▸ Job
Find each line with the string "type" and report it.

▸ Supplied material
═══

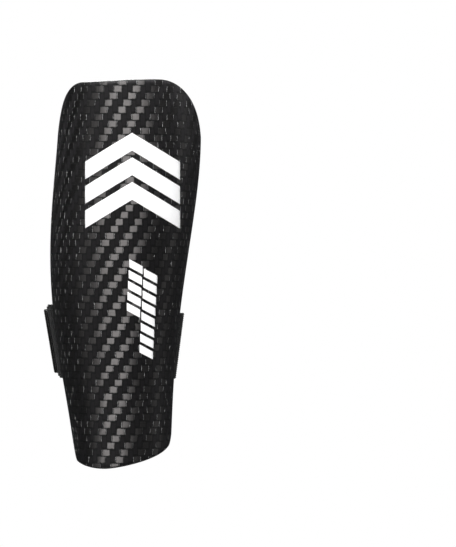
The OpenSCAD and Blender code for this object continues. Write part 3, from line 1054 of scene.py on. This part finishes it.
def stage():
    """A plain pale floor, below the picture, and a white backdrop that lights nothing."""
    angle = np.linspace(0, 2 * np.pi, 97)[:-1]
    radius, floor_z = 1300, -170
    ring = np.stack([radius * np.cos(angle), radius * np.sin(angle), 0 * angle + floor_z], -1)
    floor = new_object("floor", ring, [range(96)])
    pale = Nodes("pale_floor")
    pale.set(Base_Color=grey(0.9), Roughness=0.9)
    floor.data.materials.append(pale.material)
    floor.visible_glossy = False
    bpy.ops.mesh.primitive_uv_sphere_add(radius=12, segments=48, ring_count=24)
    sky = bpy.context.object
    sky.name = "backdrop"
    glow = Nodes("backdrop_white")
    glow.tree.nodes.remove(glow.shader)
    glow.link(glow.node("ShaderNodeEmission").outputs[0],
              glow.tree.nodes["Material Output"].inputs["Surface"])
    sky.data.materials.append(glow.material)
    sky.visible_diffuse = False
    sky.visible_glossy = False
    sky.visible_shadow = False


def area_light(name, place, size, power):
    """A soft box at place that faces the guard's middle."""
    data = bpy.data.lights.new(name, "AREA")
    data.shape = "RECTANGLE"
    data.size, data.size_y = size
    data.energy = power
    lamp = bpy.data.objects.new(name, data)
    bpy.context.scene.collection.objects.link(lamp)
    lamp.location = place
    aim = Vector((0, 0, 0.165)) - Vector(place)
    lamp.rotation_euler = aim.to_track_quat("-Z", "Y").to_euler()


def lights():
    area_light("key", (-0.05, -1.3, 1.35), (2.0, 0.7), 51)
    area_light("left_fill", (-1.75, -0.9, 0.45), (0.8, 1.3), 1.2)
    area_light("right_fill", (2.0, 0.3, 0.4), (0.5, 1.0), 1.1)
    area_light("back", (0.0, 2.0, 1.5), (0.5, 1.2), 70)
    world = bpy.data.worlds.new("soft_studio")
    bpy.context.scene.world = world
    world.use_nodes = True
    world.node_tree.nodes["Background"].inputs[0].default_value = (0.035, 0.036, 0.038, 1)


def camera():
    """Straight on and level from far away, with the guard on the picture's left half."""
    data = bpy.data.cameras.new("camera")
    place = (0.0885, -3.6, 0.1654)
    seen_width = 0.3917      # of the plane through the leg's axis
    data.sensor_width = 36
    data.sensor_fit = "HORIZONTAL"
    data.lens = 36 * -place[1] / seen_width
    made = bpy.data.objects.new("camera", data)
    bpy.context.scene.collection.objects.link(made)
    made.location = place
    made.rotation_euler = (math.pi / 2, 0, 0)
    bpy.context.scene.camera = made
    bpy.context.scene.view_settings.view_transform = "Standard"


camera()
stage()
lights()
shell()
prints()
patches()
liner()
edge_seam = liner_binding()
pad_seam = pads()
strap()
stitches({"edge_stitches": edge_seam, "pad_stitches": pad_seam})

═══

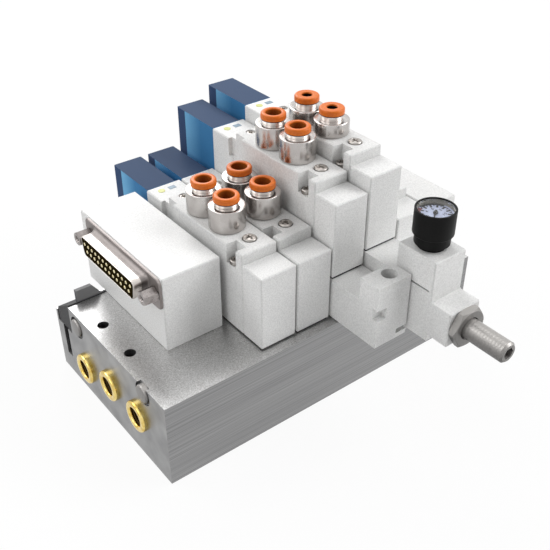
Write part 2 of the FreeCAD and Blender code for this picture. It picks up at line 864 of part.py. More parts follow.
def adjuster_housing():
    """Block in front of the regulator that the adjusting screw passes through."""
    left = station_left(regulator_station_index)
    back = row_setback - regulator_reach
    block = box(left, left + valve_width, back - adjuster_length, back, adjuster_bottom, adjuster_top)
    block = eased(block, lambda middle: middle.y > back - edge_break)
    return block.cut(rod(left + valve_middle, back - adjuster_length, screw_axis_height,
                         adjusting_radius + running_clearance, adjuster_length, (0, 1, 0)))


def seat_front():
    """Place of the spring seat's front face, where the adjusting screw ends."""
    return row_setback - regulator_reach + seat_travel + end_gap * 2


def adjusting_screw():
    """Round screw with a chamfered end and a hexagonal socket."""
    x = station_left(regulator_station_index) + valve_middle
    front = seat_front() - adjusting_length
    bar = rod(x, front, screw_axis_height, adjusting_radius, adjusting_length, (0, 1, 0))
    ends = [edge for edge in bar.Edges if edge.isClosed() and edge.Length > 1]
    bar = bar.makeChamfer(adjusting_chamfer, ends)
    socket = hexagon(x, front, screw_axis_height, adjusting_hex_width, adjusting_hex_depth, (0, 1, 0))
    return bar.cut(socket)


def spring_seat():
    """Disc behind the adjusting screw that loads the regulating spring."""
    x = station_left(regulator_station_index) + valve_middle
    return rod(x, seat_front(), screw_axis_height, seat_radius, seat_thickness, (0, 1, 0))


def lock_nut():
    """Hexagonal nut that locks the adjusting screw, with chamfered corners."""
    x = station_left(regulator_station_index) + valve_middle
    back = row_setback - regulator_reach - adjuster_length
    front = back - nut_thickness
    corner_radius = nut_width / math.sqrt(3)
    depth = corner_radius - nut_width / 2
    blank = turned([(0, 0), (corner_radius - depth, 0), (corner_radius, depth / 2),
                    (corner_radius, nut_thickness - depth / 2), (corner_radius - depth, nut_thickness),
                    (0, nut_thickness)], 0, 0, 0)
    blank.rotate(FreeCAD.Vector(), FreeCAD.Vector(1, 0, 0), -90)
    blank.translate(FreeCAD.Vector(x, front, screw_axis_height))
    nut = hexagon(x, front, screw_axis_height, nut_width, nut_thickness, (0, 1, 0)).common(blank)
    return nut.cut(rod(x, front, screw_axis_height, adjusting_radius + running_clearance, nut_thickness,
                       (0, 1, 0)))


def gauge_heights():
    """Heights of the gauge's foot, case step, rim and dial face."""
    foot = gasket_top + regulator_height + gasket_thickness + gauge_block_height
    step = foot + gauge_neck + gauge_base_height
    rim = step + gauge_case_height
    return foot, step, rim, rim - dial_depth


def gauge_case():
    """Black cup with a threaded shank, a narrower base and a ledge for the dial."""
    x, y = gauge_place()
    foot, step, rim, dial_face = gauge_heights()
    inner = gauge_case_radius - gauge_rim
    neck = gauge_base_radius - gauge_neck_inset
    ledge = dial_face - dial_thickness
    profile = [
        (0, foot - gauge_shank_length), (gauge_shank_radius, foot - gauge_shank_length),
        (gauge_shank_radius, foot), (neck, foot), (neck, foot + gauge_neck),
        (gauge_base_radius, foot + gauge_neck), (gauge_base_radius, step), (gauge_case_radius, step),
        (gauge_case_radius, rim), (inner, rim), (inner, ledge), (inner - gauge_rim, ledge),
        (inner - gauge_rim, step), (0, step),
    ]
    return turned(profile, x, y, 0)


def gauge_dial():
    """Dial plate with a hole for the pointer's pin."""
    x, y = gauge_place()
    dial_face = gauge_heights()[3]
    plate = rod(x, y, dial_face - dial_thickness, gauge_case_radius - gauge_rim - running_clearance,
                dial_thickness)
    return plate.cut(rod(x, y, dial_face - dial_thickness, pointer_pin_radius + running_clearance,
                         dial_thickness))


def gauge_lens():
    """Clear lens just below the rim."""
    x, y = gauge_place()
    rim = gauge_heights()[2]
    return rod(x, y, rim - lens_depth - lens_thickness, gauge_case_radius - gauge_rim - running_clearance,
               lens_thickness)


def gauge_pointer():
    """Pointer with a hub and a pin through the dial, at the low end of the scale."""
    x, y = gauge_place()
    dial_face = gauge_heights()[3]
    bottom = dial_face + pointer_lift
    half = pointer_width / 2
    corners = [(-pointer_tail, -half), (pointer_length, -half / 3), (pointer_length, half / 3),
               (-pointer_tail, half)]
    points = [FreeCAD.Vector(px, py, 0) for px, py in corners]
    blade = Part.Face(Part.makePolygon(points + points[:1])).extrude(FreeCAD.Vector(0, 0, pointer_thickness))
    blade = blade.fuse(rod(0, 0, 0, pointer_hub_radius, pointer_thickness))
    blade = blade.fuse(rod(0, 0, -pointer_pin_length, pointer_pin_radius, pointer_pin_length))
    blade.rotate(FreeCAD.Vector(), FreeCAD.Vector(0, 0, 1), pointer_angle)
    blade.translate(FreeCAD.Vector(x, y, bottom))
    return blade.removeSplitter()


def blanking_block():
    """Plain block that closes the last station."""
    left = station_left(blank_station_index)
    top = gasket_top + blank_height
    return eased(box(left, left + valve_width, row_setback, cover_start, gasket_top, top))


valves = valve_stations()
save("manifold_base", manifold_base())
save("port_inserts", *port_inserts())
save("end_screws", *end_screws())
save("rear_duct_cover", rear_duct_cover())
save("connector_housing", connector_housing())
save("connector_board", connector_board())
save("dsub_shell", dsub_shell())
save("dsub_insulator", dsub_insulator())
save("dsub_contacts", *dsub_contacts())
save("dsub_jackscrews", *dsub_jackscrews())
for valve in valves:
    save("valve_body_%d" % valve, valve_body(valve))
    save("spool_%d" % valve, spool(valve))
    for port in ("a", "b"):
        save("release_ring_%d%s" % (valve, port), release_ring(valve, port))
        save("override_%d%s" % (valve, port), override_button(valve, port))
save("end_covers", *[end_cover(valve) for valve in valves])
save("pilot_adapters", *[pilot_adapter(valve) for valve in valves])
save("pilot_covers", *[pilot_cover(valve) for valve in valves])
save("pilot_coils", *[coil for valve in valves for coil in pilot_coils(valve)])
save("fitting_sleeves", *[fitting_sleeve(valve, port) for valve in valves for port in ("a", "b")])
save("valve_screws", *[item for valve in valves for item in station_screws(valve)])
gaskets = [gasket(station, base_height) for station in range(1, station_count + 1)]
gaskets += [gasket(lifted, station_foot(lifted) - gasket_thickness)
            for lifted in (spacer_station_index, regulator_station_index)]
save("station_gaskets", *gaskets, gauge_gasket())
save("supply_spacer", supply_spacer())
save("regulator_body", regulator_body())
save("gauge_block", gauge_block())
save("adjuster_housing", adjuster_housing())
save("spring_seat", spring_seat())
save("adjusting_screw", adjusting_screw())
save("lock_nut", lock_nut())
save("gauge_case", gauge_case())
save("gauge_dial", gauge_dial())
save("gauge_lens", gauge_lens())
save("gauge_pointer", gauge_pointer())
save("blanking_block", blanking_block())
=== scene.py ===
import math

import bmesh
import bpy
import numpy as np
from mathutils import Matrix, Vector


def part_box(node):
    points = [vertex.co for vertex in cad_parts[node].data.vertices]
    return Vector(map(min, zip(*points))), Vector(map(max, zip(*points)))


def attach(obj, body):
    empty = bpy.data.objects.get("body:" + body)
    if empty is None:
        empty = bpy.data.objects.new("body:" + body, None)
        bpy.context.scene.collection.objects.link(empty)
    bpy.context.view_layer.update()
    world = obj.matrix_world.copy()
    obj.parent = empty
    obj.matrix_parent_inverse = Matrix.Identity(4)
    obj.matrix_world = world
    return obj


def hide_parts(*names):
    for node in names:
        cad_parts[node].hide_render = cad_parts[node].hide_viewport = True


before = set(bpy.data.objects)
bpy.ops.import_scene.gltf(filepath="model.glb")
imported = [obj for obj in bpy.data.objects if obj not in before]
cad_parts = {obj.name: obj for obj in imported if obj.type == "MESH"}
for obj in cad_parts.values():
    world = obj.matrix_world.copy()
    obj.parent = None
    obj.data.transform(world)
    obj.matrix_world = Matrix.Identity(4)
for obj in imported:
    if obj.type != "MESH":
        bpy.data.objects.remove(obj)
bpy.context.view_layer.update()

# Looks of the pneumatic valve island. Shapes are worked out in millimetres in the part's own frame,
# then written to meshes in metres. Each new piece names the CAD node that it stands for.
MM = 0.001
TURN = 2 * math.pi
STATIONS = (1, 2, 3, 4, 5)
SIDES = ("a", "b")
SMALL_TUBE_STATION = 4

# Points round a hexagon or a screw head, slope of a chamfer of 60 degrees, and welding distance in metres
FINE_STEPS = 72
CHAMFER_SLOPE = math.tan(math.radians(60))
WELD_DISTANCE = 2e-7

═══

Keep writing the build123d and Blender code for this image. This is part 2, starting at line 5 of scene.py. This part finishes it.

═══

▸ Solution to this problem
cad_parts = {obj.name: obj for obj in imported if obj.type == "MESH"}
    if obj.type != "MESH":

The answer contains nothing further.